--- Begin STORED DATA ---

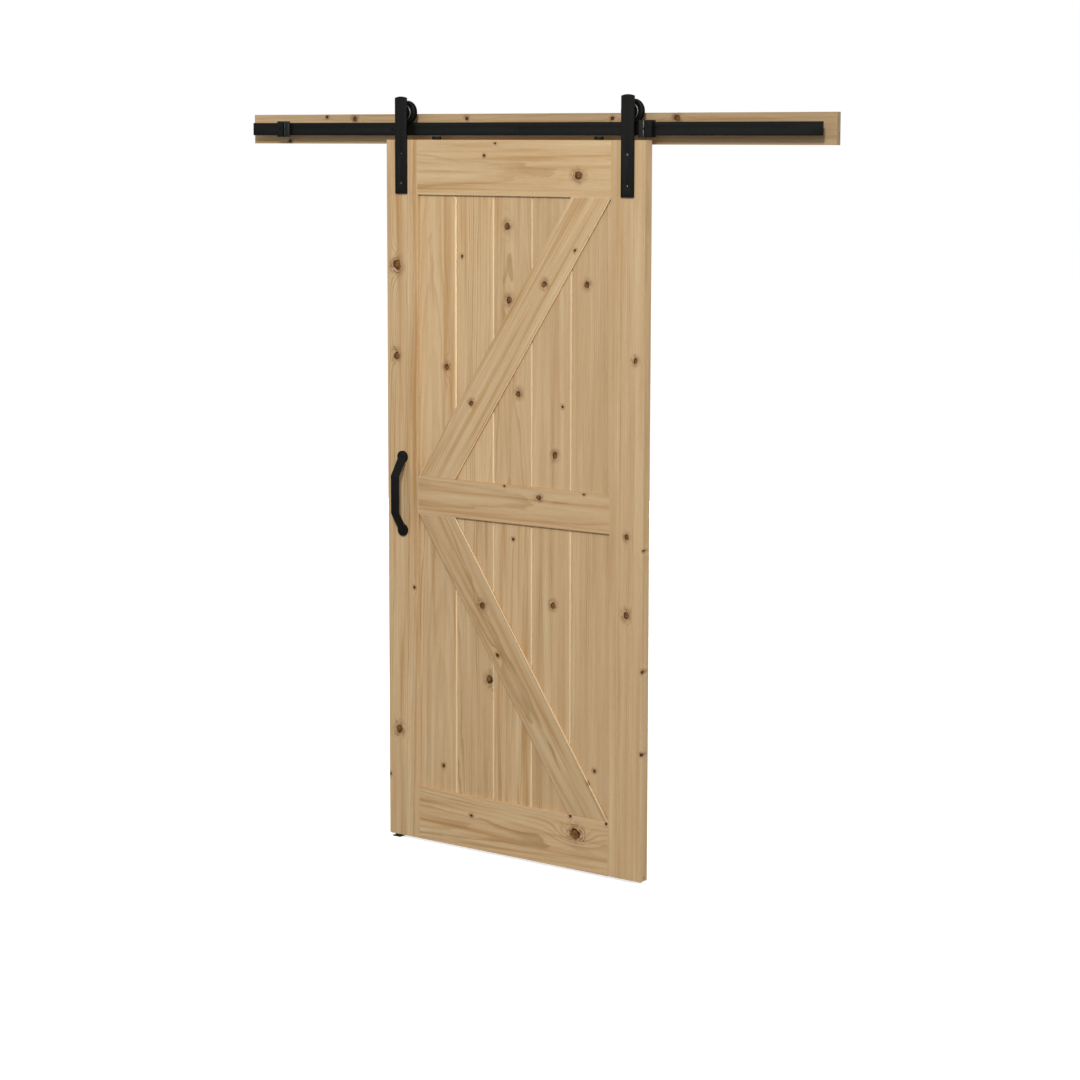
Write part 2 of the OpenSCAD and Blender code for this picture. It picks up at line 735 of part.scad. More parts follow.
module pull_handle() {
    grip_y = door_front - grip_off - grip_t / 2;
    foot_y = door_front - grip_t / 2;
    half = handle_pitch / 2;
    route = [[foot_y, -half], [grip_y, -grip_l / 2], [grip_y, grip_l / 2], [foot_y, half]];
    color("dimgray") difference() {
        union() {
            for (z = handle_heights) rod(-stile_mid, z, door_front - foot_t, door_front, foot_d / 2,
                                         foot_d / 2);
            intersection() {
                translate([-stile_mid - grip_w / 2, 0, door_centre])
                    rotate([90, 0, 90]) linear_extrude(grip_w) polygon(band(route, grip_t));
                block([-door_w, door_front - grip_off - grip_t - 1, door_bottom],
                      [0, door_front, door_top]);
            }
        }
        for (z = handle_heights) rod(-stile_mid, z, door_front - handle_bite, door_front + 1,
                                     handle_screw_d / 2 + fit_gap, handle_screw_d / 2 + fit_gap);
    }
}

module handle_screws() {
    color("dimgray") for (z = handle_heights) difference() {
        turned(-stile_mid, z, [
            [0, door_front - handle_bite + hole_gap],
            [handle_screw_d / 2, door_front - handle_bite + hole_gap],
            [handle_screw_d / 2, door_back - handle_head_t],
            [handle_head_d / 2, door_back - handle_head_t], [handle_head_d / 2, door_back],
            [0, door_back]]);
        key_socket(-stile_mid, z, door_back - handle_head_t / 2, door_back + 1, handle_head_d / 2);
    }
}

// ---- what is drawn -------------------------------------------------------

header_board();
track_rail();
track_spacers();
lag_bolts();
floor_guide();
for (side = sides) {
    stop_saddle(side);
    stop_bumper(side);
}
stop_backing_plates();
stop_studs();
stop_grub_screws();
top_rail();
middle_rail();
bottom_rail();
frame_dowels();
for (i = [1:plank_count]) {
    plank(i, mid_rail_top, top_rail_bottom);
    plank(i, bottom_rail_top, mid_rail_bottom);
}
brace(mid_rail_top, top_rail_bottom, true, true);  // brace_front_upper
brace(mid_rail_top, top_rail_bottom, true, false);  // brace_back_upper
brace(bottom_rail_top, mid_rail_bottom, false, true);  // brace_front_lower
brace(bottom_rail_top, mid_rail_bottom, false, false);  // brace_back_lower
strap_screws();
sleeve_nuts();
axle_spacers();
anti_jump_discs();
disc_screws();
pull_handle();
handle_screws();
for (side = sides) {
    stile(side);
    strap(side);
    axle(side);
    inner_race(side);
    wheel(side);
    outer_race(side);
    bearing_balls(side);
    bearing_shields(side);
    circlip(side);
}
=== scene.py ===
import json
import math
import bpy
import bmesh
from mathutils import Matrix, Vector

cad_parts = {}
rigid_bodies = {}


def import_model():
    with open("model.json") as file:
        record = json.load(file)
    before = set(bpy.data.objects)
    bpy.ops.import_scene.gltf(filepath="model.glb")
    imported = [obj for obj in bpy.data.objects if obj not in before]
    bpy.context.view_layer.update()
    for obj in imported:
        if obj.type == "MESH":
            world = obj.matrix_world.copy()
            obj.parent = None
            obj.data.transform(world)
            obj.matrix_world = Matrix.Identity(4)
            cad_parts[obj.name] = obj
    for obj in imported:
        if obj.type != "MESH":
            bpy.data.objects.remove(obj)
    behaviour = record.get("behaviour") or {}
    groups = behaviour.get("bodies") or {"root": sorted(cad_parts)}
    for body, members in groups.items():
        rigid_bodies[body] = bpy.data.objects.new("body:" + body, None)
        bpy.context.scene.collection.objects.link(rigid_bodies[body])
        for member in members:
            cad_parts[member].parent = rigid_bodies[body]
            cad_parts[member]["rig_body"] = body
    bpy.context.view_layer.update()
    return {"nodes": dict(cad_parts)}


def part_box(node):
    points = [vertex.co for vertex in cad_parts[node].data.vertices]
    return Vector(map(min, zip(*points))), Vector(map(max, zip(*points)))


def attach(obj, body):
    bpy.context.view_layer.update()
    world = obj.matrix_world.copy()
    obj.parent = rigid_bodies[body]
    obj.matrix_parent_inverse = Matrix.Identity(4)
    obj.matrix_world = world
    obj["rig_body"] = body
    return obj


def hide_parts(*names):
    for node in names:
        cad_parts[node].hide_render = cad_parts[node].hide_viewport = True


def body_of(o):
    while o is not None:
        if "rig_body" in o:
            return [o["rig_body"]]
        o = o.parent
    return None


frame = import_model()
cad = frame["nodes"]
sides = ("left", "right")
print("frame loaded:", len(cad), "nodes")


# Small helpers

def linear(hexColour):
    # sRGB hex, such as "c8aa86", to the linear colour that a shader takes
    parts = [int(hexColour[i:i + 2], 16) / 255 for i in (0, 2, 4)]
    return (*[c / 12.92 if c <= 0.04045 else ((c + 0.055) / 1.055) ** 2.4 for c in parts], 1.0)


def addNode(tree, kind, inputs=None, **settings):
    # adds one node; an input may be a value or another node's socket
    node = tree.nodes.new(kind)
    for key, value in settings.items():
        setattr(node, key, value)
    for key, value in (inputs or {}).items():
        if isinstance(value, bpy.types.NodeSocket):
            tree.links.new(value, node.inputs[key])
        else:
            node.inputs[key].default_value = value
    return node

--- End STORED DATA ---

WORK TO BE COMPLETED:
Extract only the lines from the line with "header_board();" through the line with "cad_parts[obj.name] = obj", keeping both end lines exactly as they are.

RESPONSE TO THE EXERCISE:
header_board();
track_rail();
track_spacers();
lag_bolts();
floor_guide();
for (side = sides) {
    stop_saddle(side);
    stop_bumper(side);
}
stop_backing_plates();
stop_studs();
stop_grub_screws();
top_rail();
middle_rail();
bottom_rail();
frame_dowels();
for (i = [1:plank_count]) {
    plank(i, mid_rail_top, top_rail_bottom);
    plank(i, bottom_rail_top, mid_rail_bottom);
}
brace(mid_rail_top, top_rail_bottom, true, true);  // brace_front_upper
brace(mid_rail_top, top_rail_bottom, true, false);  // brace_back_upper
brace(bottom_rail_top, mid_rail_bottom, false, true);  // brace_front_lower
brace(bottom_rail_top, mid_rail_bottom, false, false);  // brace_back_lower
strap_screws();
sleeve_nuts();
axle_spacers();
anti_jump_discs();
disc_screws();
pull_handle();
handle_screws();
for (side = sides) {
    stile(side);
    strap(side);
    axle(side);
    inner_race(side);
    wheel(side);
    outer_race(side);
    bearing_balls(side);
    bearing_shields(side);
    circlip(side);
}
=== scene.py ===
import json
import math
import bpy
import bmesh
from mathutils import Matrix, Vector

cad_parts = {}
rigid_bodies = {}


def import_model():
    with open("model.json") as file:
        record = json.load(file)
    before = set(bpy.data.objects)
    bpy.ops.import_scene.gltf(filepath="model.glb")
    imported = [obj for obj in bpy.data.objects if obj not in before]
    bpy.context.view_layer.update()
    for obj in imported:
        if obj.type == "MESH":
            world = obj.matrix_world.copy()
            obj.parent = None
            obj.data.transform(world)
            obj.matrix_world = Matrix.Identity(4)
            cad_parts[obj.name] = obj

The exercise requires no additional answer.